──────── Collected data

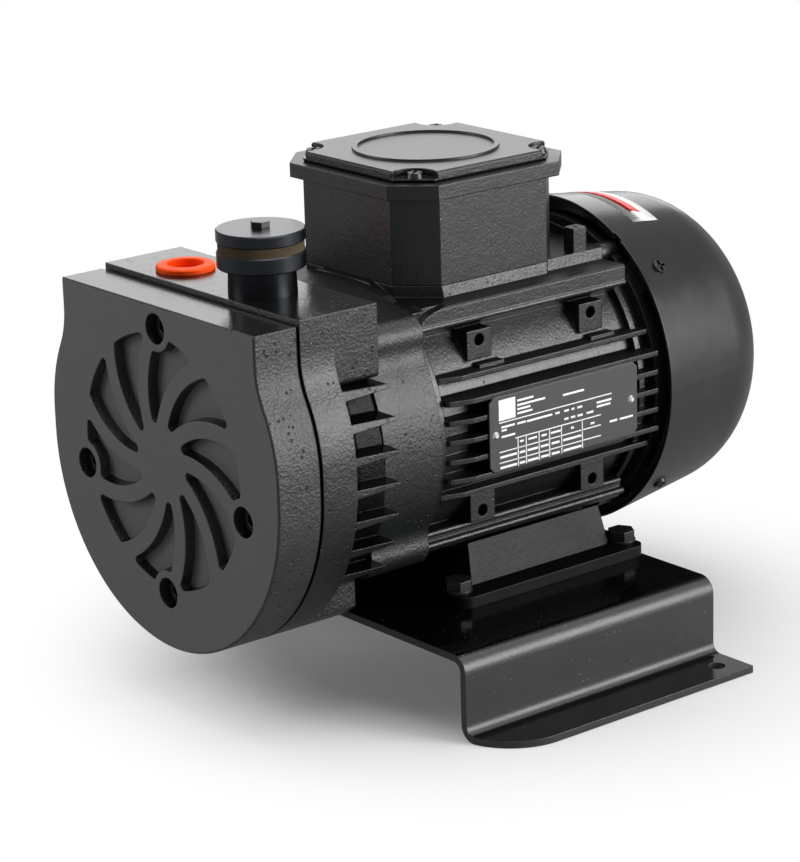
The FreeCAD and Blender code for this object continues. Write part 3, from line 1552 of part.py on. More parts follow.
def cap_shape():
    r = silencer_disc_r
    e = silencer_edge
    cap = turned_up([(0, cap_low_z), (r - e, cap_low_z), (r, cap_low_z + e), (r, cap_top_z - e),
                     (r - e, cap_top_z), (0, cap_top_z)], outlet_x, port_y)
    return cap.cut(post(silencer_thread_r + head_slack, cap_low_z - 1, cap_top_z + 1, outlet_x, port_y))


def silencer_bolt_shape():
    low = silencer_disc_top - silencer_grip
    head = hexagon(silencer_head_af, cap_top_z, cap_top_z + silencer_head_h, outlet_x, port_y)
    return head.fuse(post(silencer_thread_r, low, cap_top_z, outlet_x, port_y))


def build():
    os.makedirs("parts", exist_ok=True)
    save(bracket_shape(), "base_bracket")
    save(foot_shape(), "motor_foot")
    bolts, washers, nuts = foot_bolt_parts()
    save(bolts, "foot_bolts")
    save(washers, "foot_washers")
    save(nuts, "foot_nuts")
    save(foot_screws(), "foot_screws")
    save(frame_shape(), "motor_frame")
    core, windings = stator_parts()
    save(core, "stator_core")
    save(windings, "stator_windings")
    save(front_shield_shape(), "front_shield")
    save(tie_screws(), "front_shield_screws")
    save(rear_shield_shape(), "rear_shield")
    save(rear_screws(), "rear_shield_screws")
    for name, y in (("front", front_bearing_y), ("rear", rear_bearing_y)):
        outer, inner, balls = bearing_parts(y)
        save(outer, name + "_bearing_outer")
        save(inner, name + "_bearing_inner")
        save(balls, name + "_bearing_balls")
    save(wave_washer_shape(), "wave_washer")
    save(seal_shape(), "shaft_seal")
    save(shaft_shape(), "motor_shaft")
    save(rotor_core_shape(), "rotor_core")
    save(fan_shape(), "cooling_fan")
    save(clip_shape(), "fan_clip")
    save(cowl_shape(), "fan_cowl")
    save(cowl_screws(), "cowl_screws")
    save(terminal_box_shape(), "terminal_box")
    save(box_screws(), "terminal_box_screws")
    board, studs = terminal_block_parts()
    save(board, "terminal_board")
    save(studs, "terminal_studs")
    save(lid_gasket_shape(), "lid_gasket")
    save(lid_shape(), "terminal_box_lid")
    save(lid_screws(), "lid_screws")
    save(nameplate_shape(), "nameplate")
    save(rivets(), "nameplate_rivets")
    save(housing_shape(), "pump_housing")
    save(housing_screws(), "housing_screws")
    save(gasket_shape(), "cover_gasket")
    save(cover_shape(), "end_cover")
    save(cover_screws(), "cover_screws")
    save(pump_rotor_shape(), "pump_rotor")
    save(key_shape(), "rotor_key")
    save(rotor_washer_shape(), "rotor_washer")
    save(rotor_screw_shape(), "rotor_screw")
    for k in range(vane_count):
        save(vane_shape(k), "vane_" + str(k + 1))
    save(plug_shape(), "port_plug")
    save(silencer_body_shape(), "silencer_body")
    save(felt_shape(), "silencer_felt")
    save(cap_shape(), "silencer_cap")
    save(silencer_bolt_shape(), "silencer_bolt")


build()
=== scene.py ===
"""Looks of the dry rotary vane vacuum pump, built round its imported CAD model."""

import math

import bmesh
import bpy
from bpy.props import FloatProperty, FloatVectorProperty, PointerProperty
from mathutils import Matrix, Vector


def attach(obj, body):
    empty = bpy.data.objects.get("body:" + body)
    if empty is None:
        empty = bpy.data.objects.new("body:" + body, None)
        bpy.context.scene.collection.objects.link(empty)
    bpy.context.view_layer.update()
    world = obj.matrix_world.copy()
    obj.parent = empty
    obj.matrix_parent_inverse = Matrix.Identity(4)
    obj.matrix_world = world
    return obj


bl_info = {
    "name": "Dry rotary vane vacuum pump",
    "version": (1, 0, 0),
    "blender": (4, 5, 0),
    "location": "View3D > Sidebar > Pump",
    "description": "Finishes, label, nameplate rules and studio for a dry rotary vane vacuum pump",
    "category": "Object",
}

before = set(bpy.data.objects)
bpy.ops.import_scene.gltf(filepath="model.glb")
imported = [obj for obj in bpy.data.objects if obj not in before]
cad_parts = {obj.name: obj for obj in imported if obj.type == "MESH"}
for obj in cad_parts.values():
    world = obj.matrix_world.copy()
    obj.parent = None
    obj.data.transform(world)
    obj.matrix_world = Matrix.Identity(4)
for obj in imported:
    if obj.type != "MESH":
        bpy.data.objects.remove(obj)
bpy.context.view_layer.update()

MM = 0.001
SHAFT = Vector((0.0, 0.0, 0.106))
SHAFT_WAY = Vector((0.0, 1.0, 0.0))


# Shader nodes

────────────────

• **To be done**
Looking back at the lines above, state how many contain the word "imported", and supply nothing besides the number.

• **Output**
4